In response to von Pepe, and according to FRED, they are individual consumer loans at all commercial banks. I believe credit card data is separate but have no hard evidence to offer.
The only reason I can think of for these consumer numbers is distress borrowing. By this I mean that the interest on these loans is now rolling up. I hope and pray I am wrong, meanwhile I’m screaming as loudly as Bob.
Alasdair
Looking at the Fed data here: http://www.federalreserve.gov/releases/h8/current/default.htm
That’s quite startling. I’m puzzled as to why credit card and “other” revolving debt have shot up so much – not quite doubling – from March to April. To me, it almost feels like a redefinition in the data, it’s so extreme – but, I can find no evidence of that.

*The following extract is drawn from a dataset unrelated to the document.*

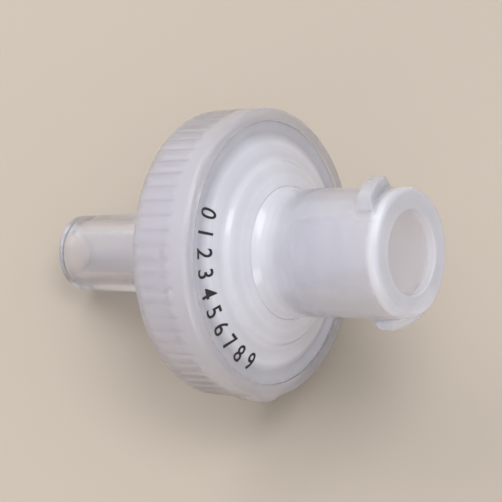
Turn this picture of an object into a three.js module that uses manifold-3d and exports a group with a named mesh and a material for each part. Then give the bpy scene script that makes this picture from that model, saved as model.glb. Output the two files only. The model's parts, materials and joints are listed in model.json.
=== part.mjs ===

The data is constantly revised and the revisions are at http://www.federalreserve.gov/releases/h8/h8notes.htm#notes_20100521
People can blather all they want about how we’re in recovery, but stats like this remind us Austrian folks* of what theory already makes us certain of: that increased government intervention consistently yields inferior gains, and that trying to fix easy money troubles by pumping money into the economy in counter-productive.
(*By self identifying as one of the “Austrian folks,” I’m only declaring my belief in the theory, not expertise. I’m not an economist or something like that.)
Gentlemen
On further investigation it turns out that from March 31 under FASB rules off-balance sheet vehicles were incorporated in the reported figures. There was therefore a one-off jump in the numbers, which affects mostly consumer lending statistics.
I am sorry for setting this hare running, but am relieved there is a simple explanation.